Must like a whore unpack my heart with words

Truth be told, for a long time, despite SML’s success in providing a new foundation for meaningful discussion and goal-setting in combination with Testing on the Toilet and Test Certified, it was still a long, slow, uphill climb for a while to convince people to improve their design and testing practices, the reason being the perfectly natural path of least resistance: Until the tools enforced the constraints necessary to support the concepts more reliably, and with acceptable speed, it was easier for most to sympathize with the new goals than to actually attempt to reach them. People claimed that they “didn’t have time to test”. The Test Mercenaries program was launched to provide engineers to teams that needed help climbing the TC ladder, in the hopes of expediting the TC adoption process. It helped us get more in-the-trenches experience and feedback to improve the messaging, design concepts, and the tools, but ultimately didn’t scale in and of itself.

However, by starting the conversation early and not letting up, when the tools finally did make the quantum leap towards the build system Google knows and loves today, people were ready. They knew what the right thing was, and suddenly they had the power to do it, and they were far more eager to get it done. The feedback loop shrank, and the perceived value increased. The Test Certified ladder exploded. And in the end, TAP was born—prioritizing small tests ahead of medium, medium ahead of large, and taking advantage of the hermetic distributed execution environment and tighter feedback loops to report breakages in all affected projects with alarming speed.
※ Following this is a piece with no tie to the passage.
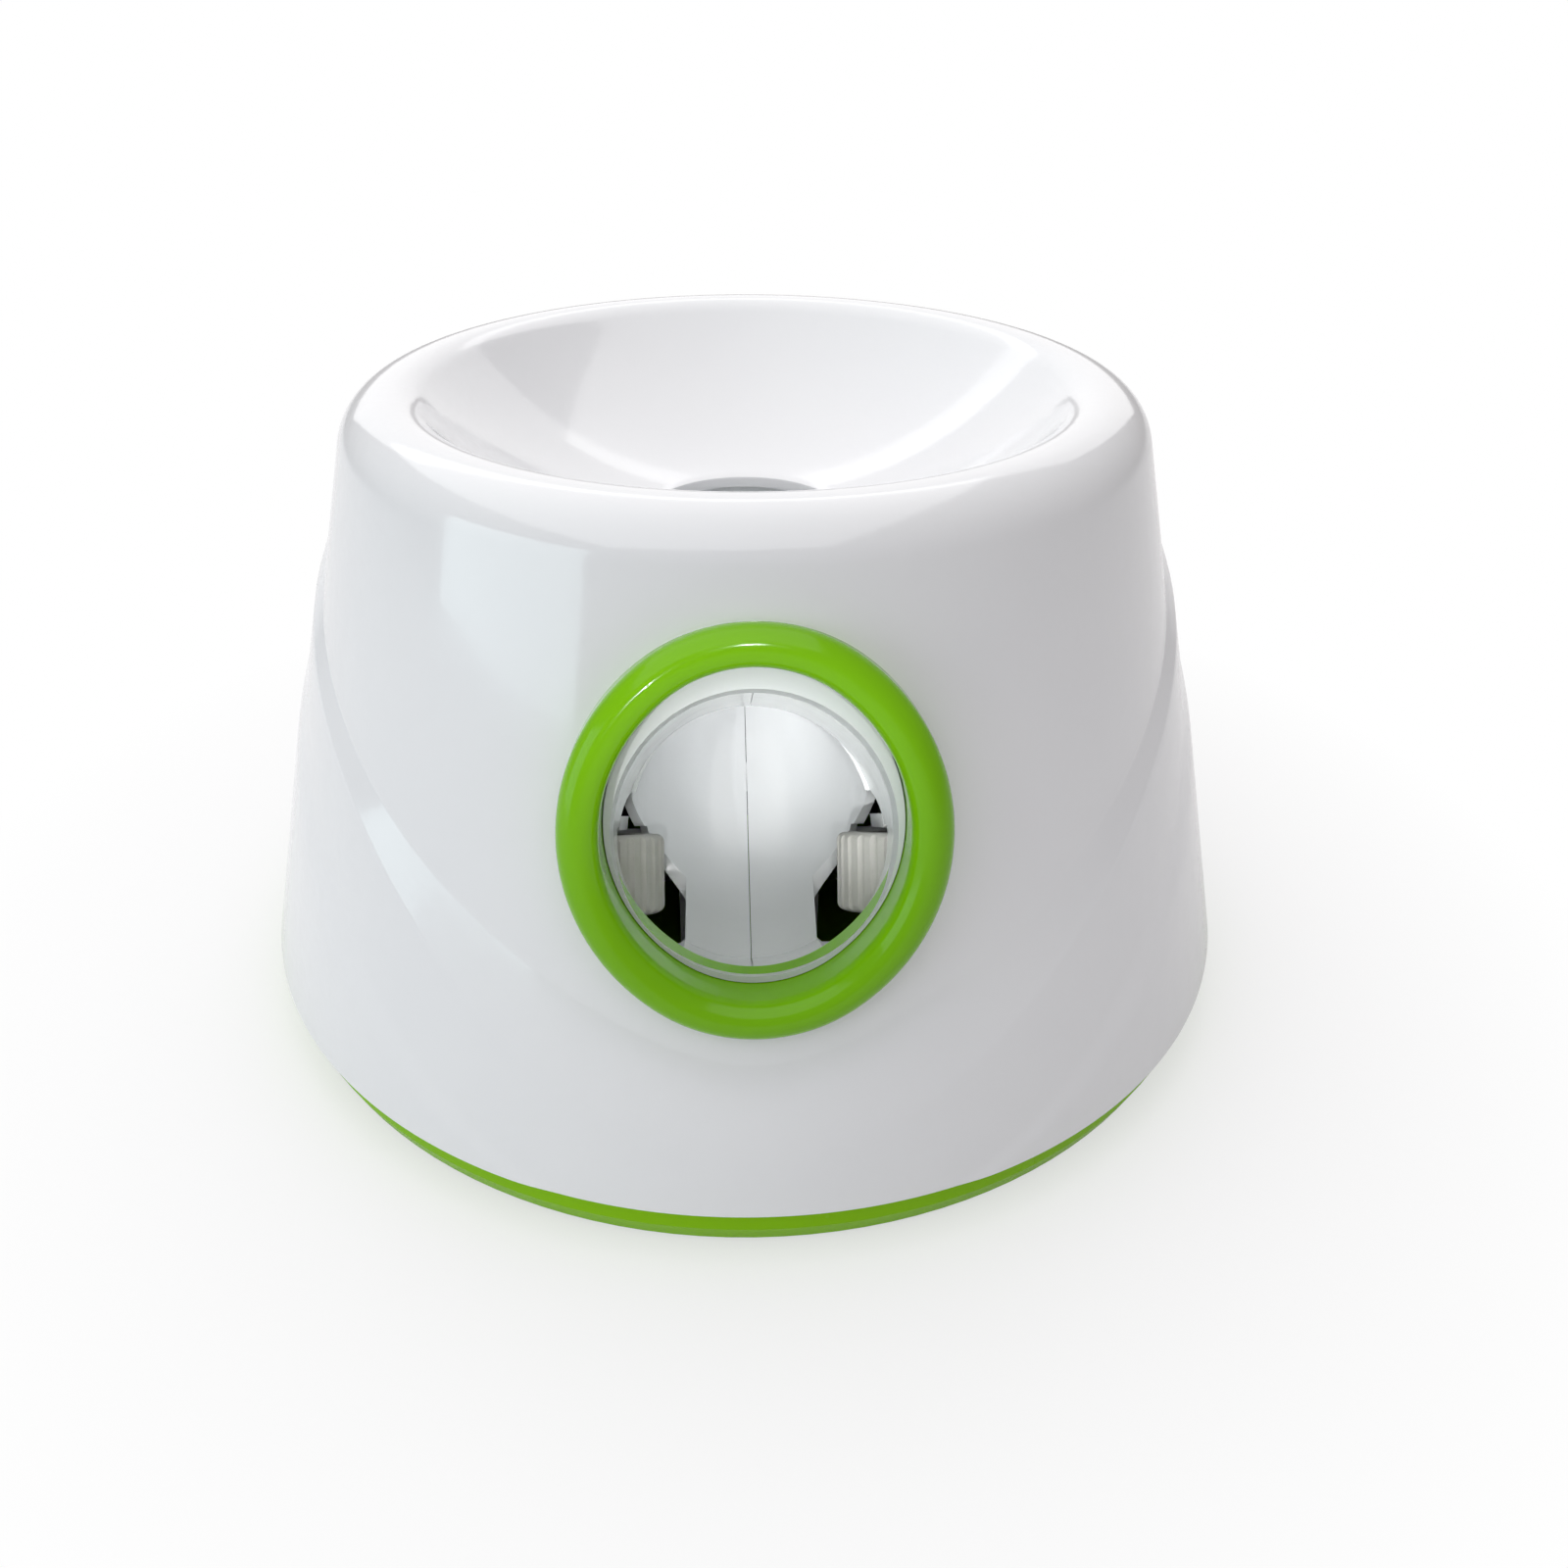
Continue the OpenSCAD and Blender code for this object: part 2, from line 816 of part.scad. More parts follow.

Without SML as a core part of the vocabulary, forcing discussion of testing concepts using fresh new terms and sidestepping both confusion and debate over the old, none of the other Testing Grouplet programs likely would have the impact they had, at least not as quickly, even after the introduction of the super new tools. Just as Testing on the Toilet broke down geographical barriers and Test Certified broke down psychological barriers, SML broke down language and conceptual barriers.